▶ What is being asked:
Write out the complete material exactly as it stands.

Collected data entries
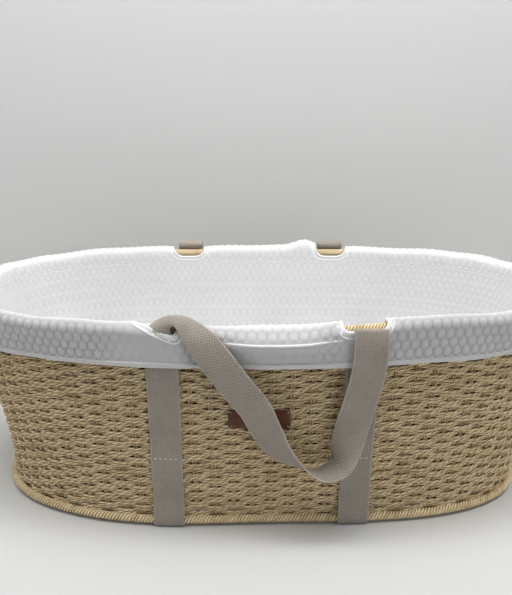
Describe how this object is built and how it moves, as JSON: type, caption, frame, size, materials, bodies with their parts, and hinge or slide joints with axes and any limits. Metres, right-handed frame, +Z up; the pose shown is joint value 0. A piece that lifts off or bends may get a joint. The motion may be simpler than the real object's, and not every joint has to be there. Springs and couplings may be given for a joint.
{
  "type": "moses basket",
  "caption": "Oval woven baby basket with rope rims, webbing straps and swinging carry handles, a quilted liner rolled over the rim and a lift-out mattress.",
  "frame": {"origin": "on the floor under the middle of the basket", "axes": "+Z up, +X along the basket, -Y out of the side that carries the leather patch"},
  "size_m": [0.8288, 0.51, 0.3045],
  "materials": {
    "straw": "natural twisted paper rope, matt",
    "hoop": "bare cane hoop",
    "webbing": "woven cotton webbing, beige-grey",
    "patch_leather": "brown leather, blank, semi-matt",
    "thread": "cream sewing thread",
    "quilt": "white jersey quilted in small hexagons",
    "binding": "white binding tape",
    "foam": "open-cell foam"
  },
  "bodies": {
    "basket": {"wicker_wall": "straw", "wicker_floor": "straw", "base_rim_wrap": "straw", "base_rim_hoop": "hoop", "top_rim_wrap": "straw", "top_rim_hoop": "hoop", "strap_left": "webbing", "strap_right": "webbing", "front_handle_bend": "webbing", "label_patch": "patch_leather", "stitch_front_left": "thread", "stitch_back_left": "thread", "stitch_front_right": "thread", "stitch_back_right": "thread", "liner_side": "quilt", "liner_floor": "quilt", "liner_cuff": "quilt", "cuff_hem": "binding", "binding_front_left": "binding", "binding_front_right": "binding", "binding_back_left": "binding", "binding_back_right": "binding"},
    "front_handle": {"front_handle": "webbing"},
    "back_handle": {"back_handle": "webbing"},
    "mattress": {"mattress_cover_base": "quilt", "mattress_cover_top": "quilt", "mattress_foam": "foam"}
  },
  "joints": [
    {"name": "front_handle_swing", "type": "hinge", "parent": "basket", "child": "front_handle", "pos_m": [0, -0.24, 0.272], "axis": [-1, 0, 0], "range_deg": [0, 180]},
    {"name": "back_handle_swing", "type": "hinge", "parent": "basket", "child": "back_handle", "pos_m": [0, 0.24, 0.272], "axis": [1, 0, 0], "range_deg": [0, 180]},
    {"name": "mattress_lift", "type": "slide", "parent": "basket", "child": "mattress", "axis": [0, 0, 1], "range_m": [0, 0.3]}
  ]
}
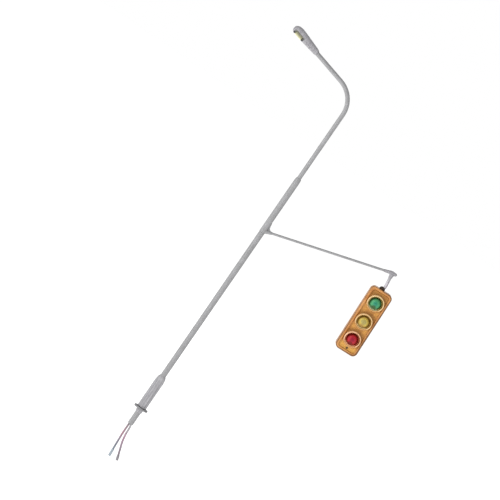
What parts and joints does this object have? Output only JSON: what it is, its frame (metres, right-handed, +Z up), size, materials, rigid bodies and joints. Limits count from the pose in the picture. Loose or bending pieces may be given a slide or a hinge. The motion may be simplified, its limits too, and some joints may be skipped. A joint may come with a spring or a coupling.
{
  "type": "model signal mast",
  "caption": "Hollow scale-model mast on a board flange, with a street lamp on its bent top and a side arm that hangs a three-light traffic signal.",
  "frame": {"origin": "centre of the board flange's underside, where the mast stands on the layout board and its tail goes down through the hole", "axes": "+Z up the mast, +X towards the side arm and its signal, the lamp is towards -X, and the signal's lights face -Y"},
  "size_m": [0.0593, 0.005, 0.1161],
  "materials": {
    "painted_tube": "satin light grey paint on thin metal tube",
    "dark_metal": "dark grey, slightly worn at the rim",
    "grey_moulding": "matt lavender-grey moulded plastic",
    "black_moulding": "matt brown-black",
    "orange_moulding": "satin orange-tan paint with darker recesses",
    "cream_moulding": "satin cream",
    "lens_green": "clear tinted dome",
    "lens_amber": "clear tinted dome",
    "lens_red": "clear tinted dome",
    "lamp_window": "translucent warm white, lit",
    "led_body": "pale moulded LED body",
    "circuit_board": "green lacquered board",
    "red_lead": "thin red-mauve wire enamel",
    "grey_lead": "thin grey-mauve wire enamel",
    "blue_tip": "pale blue sleeve end",
    "tinned_tip": "dull tinned end",
    "copper_wire": "enamelled copper"
  },
  "bodies": {
    "mast": {"mast_tube": "painted_tube", "base_ferrule": "grey_moulding", "board_flange": "dark_metal", "lead_plug": "black_moulding", "lead_left": "red_lead", "lead_tip_left": "blue_tip", "lead_right": "grey_lead", "lead_tip_right": "tinned_tip", "mast_feed_wires": "copper_wire"},
    "arm": {"tee_sleeve": "painted_tube", "arm_tube": "painted_tube", "arm_end_fitting": "grey_moulding", "arm_feed_wires": "copper_wire"},
    "lamp": {"top_tube": "painted_tube", "top_feed_wires": "copper_wire", "lamp_cap": "grey_moulding", "lamp_tray": "grey_moulding", "lamp_window": "lamp_window", "lamp_pad_inner": "black_moulding", "lamp_pad_outer": "black_moulding", "lamp_board": "circuit_board"},
    "hanger": {"hanger_stem": "grey_moulding"},
    "signal": {"hanger_knuckle": "black_moulding", "knuckle_pin": "dark_metal", "signal_housing": "orange_moulding", "signal_back_cover": "orange_moulding", "visor_green": "cream_moulding", "bezel_green": "black_moulding", "lens_green": "lens_green", "led_green": "led_body", "visor_amber": "cream_moulding", "bezel_amber": "black_moulding", "lens_amber": "lens_amber", "led_amber": "led_body", "visor_red": "cream_moulding", "bezel_red": "black_moulding", "lens_red": "lens_red", "led_red": "led_body", "signal_board": "circuit_board", "housing_screw": "dark_metal"}
  },
  "joints": [
    {"name": "arm_turn", "type": "hinge", "parent": "mast", "child": "arm", "pos_m": [0, 0, 0.0561], "axis": [0, 0, 1], "range_deg": [-90, 90]},
    {"name": "lamp_turn", "type": "hinge", "parent": "arm", "child": "lamp", "pos_m": [0, 0, 0.0654], "axis": [0, 0, 1], "range_deg": [-90, 90]},
    {"name": "hanger_turn", "type": "hinge", "parent": "arm", "child": "hanger", "pos_m": [0.03332, 0, 0.0594], "axis": [-0.1132, 0, 0.9936], "range_deg": [-90, 90]},
    {"name": "signal_swing", "type": "hinge", "parent": "hanger", "child": "signal", "pos_m": [0.03332, 0, 0.0594], "axis": [0, 1, 0], "range_deg": [-35, 35]}
  ]
}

▶ Reply:
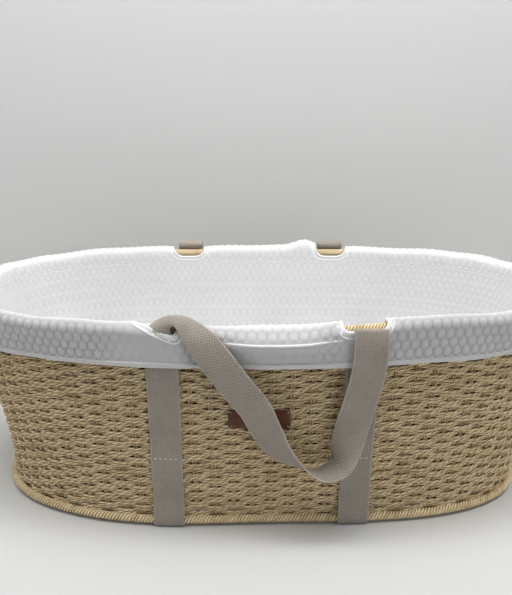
Describe how this object is built and how it moves, as JSON: type, caption, frame, size, materials, bodies with their parts, and hinge or slide joints with axes and any limits. Metres, right-handed frame, +Z up; the pose shown is joint value 0. A piece that lifts off or bends may get a joint. The motion may be simpler than the real object's, and not every joint has to be there. Springs and couplings may be given for a joint.
{
  "type": "moses basket",
  "caption": "Oval woven baby basket with rope rims, webbing straps and swinging carry handles, a quilted liner rolled over the rim and a lift-out mattress.",
  "frame": {"origin": "on the floor under the middle of the basket", "axes": "+Z up, +X along the basket, -Y out of the side that carries the leather patch"},
  "size_m": [0.8288, 0.51, 0.3045],
  "materials": {
    "straw": "natural twisted paper rope, matt",
    "hoop": "bare cane hoop",
    "webbing": "woven cotton webbing, beige-grey",
    "patch_leather": "brown leather, blank, semi-matt",
    "thread": "cream sewing thread",
    "quilt": "white jersey quilted in small hexagons",
    "binding": "white binding tape",
    "foam": "open-cell foam"
  },
  "bodies": {
    "basket": {"wicker_wall": "straw", "wicker_floor": "straw", "base_rim_wrap": "straw", "base_rim_hoop": "hoop", "top_rim_wrap": "straw", "top_rim_hoop": "hoop", "strap_left": "webbing", "strap_right": "webbing", "front_handle_bend": "webbing", "label_patch": "patch_leather", "stitch_front_left": "thread", "stitch_back_left": "thread", "stitch_front_right": "thread", "stitch_back_right": "thread", "liner_side": "quilt", "liner_floor": "quilt", "liner_cuff": "quilt", "cuff_hem": "binding", "binding_front_left": "binding", "binding_front_right": "binding", "binding_back_left": "binding", "binding_back_right": "binding"},
    "front_handle": {"front_handle": "webbing"},
    "back_handle": {"back_handle": "webbing"},
    "mattress": {"mattress_cover_base": "quilt", "mattress_cover_top": "quilt", "mattress_foam": "foam"}
  },
  "joints": [
    {"name": "front_handle_swing", "type": "hinge", "parent": "basket", "child": "front_handle", "pos_m": [0, -0.24, 0.272], "axis": [-1, 0, 0], "range_deg": [0, 180]},
    {"name": "back_handle_swing", "type": "hinge", "parent": "basket", "child": "back_handle", "pos_m": [0, 0.24, 0.272], "axis": [1, 0, 0], "range_deg": [0, 180]},
    {"name": "mattress_lift", "type": "slide", "parent": "basket", "child": "mattress", "axis": [0, 0, 1], "range_m": [0, 0.3]}
  ]
}
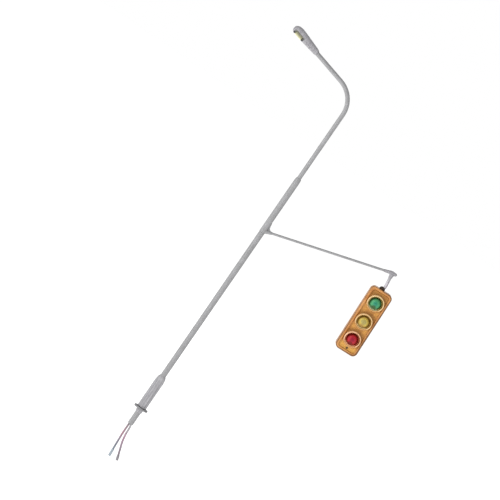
What parts and joints does this object have? Output only JSON: what it is, its frame (metres, right-handed, +Z up), size, materials, rigid bodies and joints. Limits count from the pose in the picture. Loose or bending pieces may be given a slide or a hinge. The motion may be simplified, its limits too, and some joints may be skipped. A joint may come with a spring or a coupling.
{
  "type": "model signal mast",
  "caption": "Hollow scale-model mast on a board flange, with a street lamp on its bent top and a side arm that hangs a three-light traffic signal.",
  "frame": {"origin": "centre of the board flange's underside, where the mast stands on the layout board and its tail goes down through the hole", "axes": "+Z up the mast, +X towards the side arm and its signal, the lamp is towards -X, and the signal's lights face -Y"},
  "size_m": [0.0593, 0.005, 0.1161],
  "materials": {
    "painted_tube": "satin light grey paint on thin metal tube",
    "dark_metal": "dark grey, slightly worn at the rim",
    "grey_moulding": "matt lavender-grey moulded plastic",
    "black_moulding": "matt brown-black",
    "orange_moulding": "satin orange-tan paint with darker recesses",
    "cream_moulding": "satin cream",
    "lens_green": "clear tinted dome",
    "lens_amber": "clear tinted dome",
    "lens_red": "clear tinted dome",
    "lamp_window": "translucent warm white, lit",
    "led_body": "pale moulded LED body",
    "circuit_board": "green lacquered board",
    "red_lead": "thin red-mauve wire enamel",
    "grey_lead": "thin grey-mauve wire enamel",
    "blue_tip": "pale blue sleeve end",
    "tinned_tip": "dull tinned end",
    "copper_wire": "enamelled copper"
  },
  "bodies": {
    "mast": {"mast_tube": "painted_tube", "base_ferrule": "grey_moulding", "board_flange": "dark_metal", "lead_plug": "black_moulding", "lead_left": "red_lead", "lead_tip_left": "blue_tip", "lead_right": "grey_lead", "lead_tip_right": "tinned_tip", "mast_feed_wires": "copper_wire"},
    "arm": {"tee_sleeve": "painted_tube", "arm_tube": "painted_tube", "arm_end_fitting": "grey_moulding", "arm_feed_wires": "copper_wire"},
    "lamp": {"top_tube": "painted_tube", "top_feed_wires": "copper_wire", "lamp_cap": "grey_moulding", "lamp_tray": "grey_moulding", "lamp_window": "lamp_window", "lamp_pad_inner": "black_moulding", "lamp_pad_outer": "black_moulding", "lamp_board": "circuit_board"},
    "hanger": {"hanger_stem": "grey_moulding"},
    "signal": {"hanger_knuckle": "black_moulding", "knuckle_pin": "dark_metal", "signal_housing": "orange_moulding", "signal_back_cover": "orange_moulding", "visor_green": "cream_moulding", "bezel_green": "black_moulding", "lens_green": "lens_green", "led_green": "led_body", "visor_amber": "cream_moulding", "bezel_amber": "black_moulding", "lens_amber": "lens_amber", "led_amber": "led_body", "visor_red": "cream_moulding", "bezel_red": "black_moulding", "lens_red": "lens_red", "led_red": "led_body", "signal_board": "circuit_board", "housing_screw": "dark_metal"}
  },
  "joints": [
    {"name": "arm_turn", "type": "hinge", "parent": "mast", "child": "arm", "pos_m": [0, 0, 0.0561], "axis": [0, 0, 1], "range_deg": [-90, 90]},
    {"name": "lamp_turn", "type": "hinge", "parent": "arm", "child": "lamp", "pos_m": [0, 0, 0.0654], "axis": [0, 0, 1], "range_deg": [-90, 90]},
    {"name": "hanger_turn", "type": "hinge", "parent": "arm", "child": "hanger", "pos_m": [0.03332, 0, 0.0594], "axis": [-0.1132, 0, 0.9936], "range_deg": [-90, 90]},
    {"name": "signal_swing", "type": "hinge", "parent": "hanger", "child": "signal", "pos_m": [0.03332, 0, 0.0594], "axis": [0, 1, 0], "range_deg": [-35, 35]}
  ]
}